Thermal characterization of embedded electronic features by an integrated system of CCD thermography and self-adaptive numerical modeling

This work provides a practical application of a coupled experimental-computational system devised for the full characterization of the thermal behavior of complex three-dimensional active submicron electronic devices. A thermoreflectance thermography (TRTG) technique is used to non-invasively measure the 2D surface temperature field of an activated device, with submicron spatial resolution. The measured planar temperature distribution field is then used as input for an ultra-fast inverse computational solution to derive the three-dimensional temperature distribution throughout the device.
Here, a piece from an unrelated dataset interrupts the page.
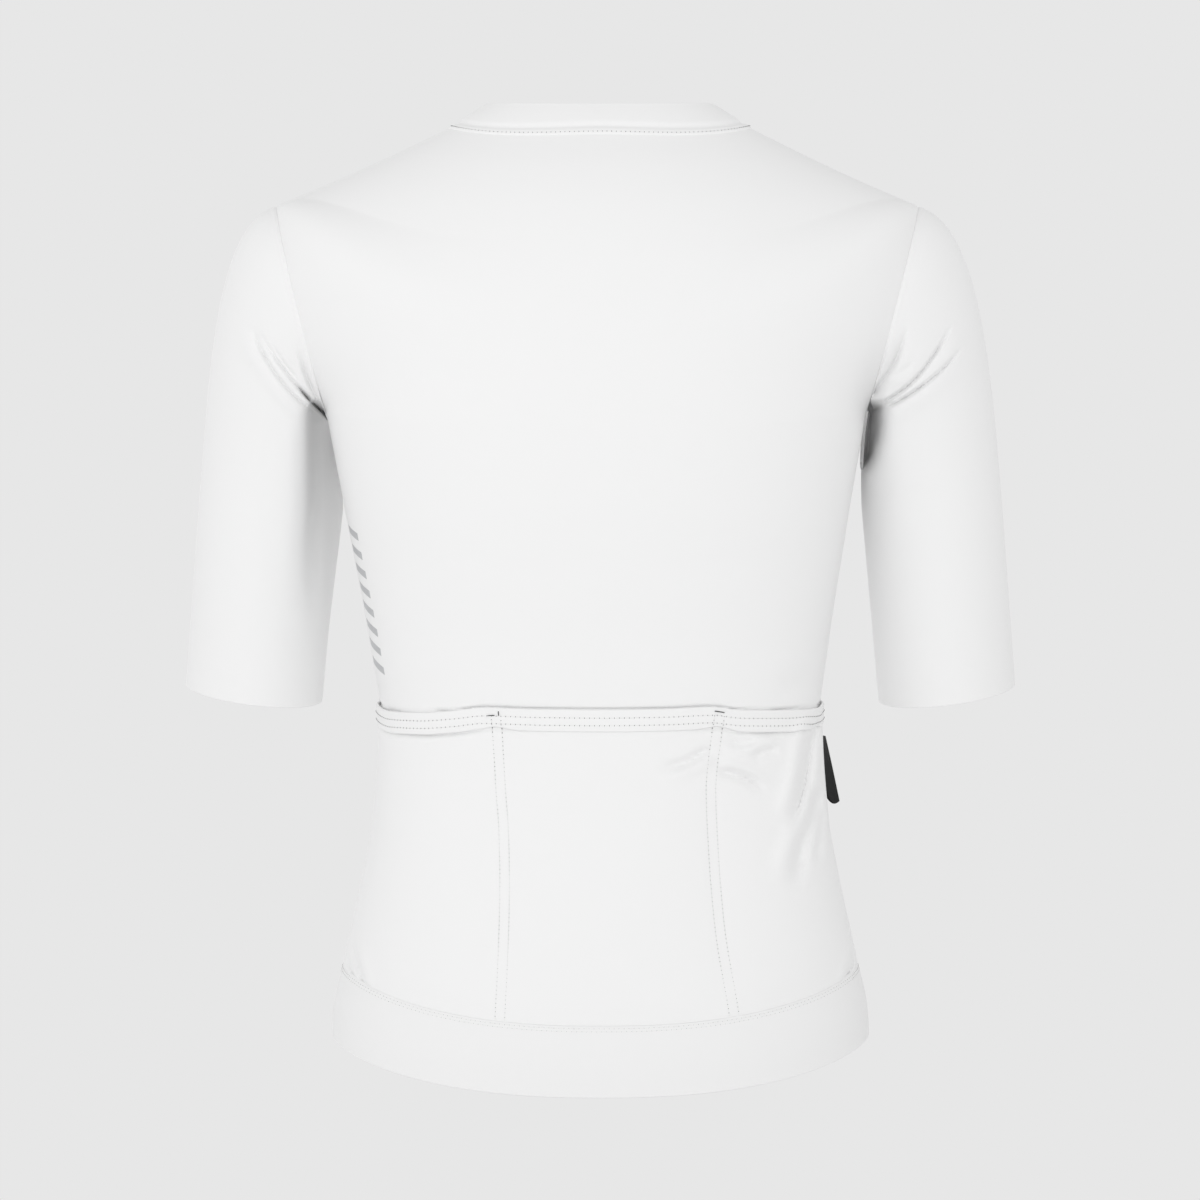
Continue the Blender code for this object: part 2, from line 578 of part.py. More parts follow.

For the purposes of this investigation, test micro-heater devices were constructed on epitaxial layers of natural (Si) and isotopically pure (Si²⁸) silicon. Then, all devices were activated and measured with the TRTG technique. In order to demonstrate the coupled experimental-computational system, the measured temperature fields of the samples whose thermal properties are known (Si) were used to extract critical physical parameters (the oxide layer thickness and the effective heater length). Then, since the devices with unknown thermal properties (Si²⁸) share the same construction with the Si devices, the extracted parameters were used together with the measured planar temperature fields to derive the thermal conductivity of Si²⁸. The extracted oxide layer thickness and thermal conductivity of Si²⁸ compared very closely to values obtained by other independent direct methods.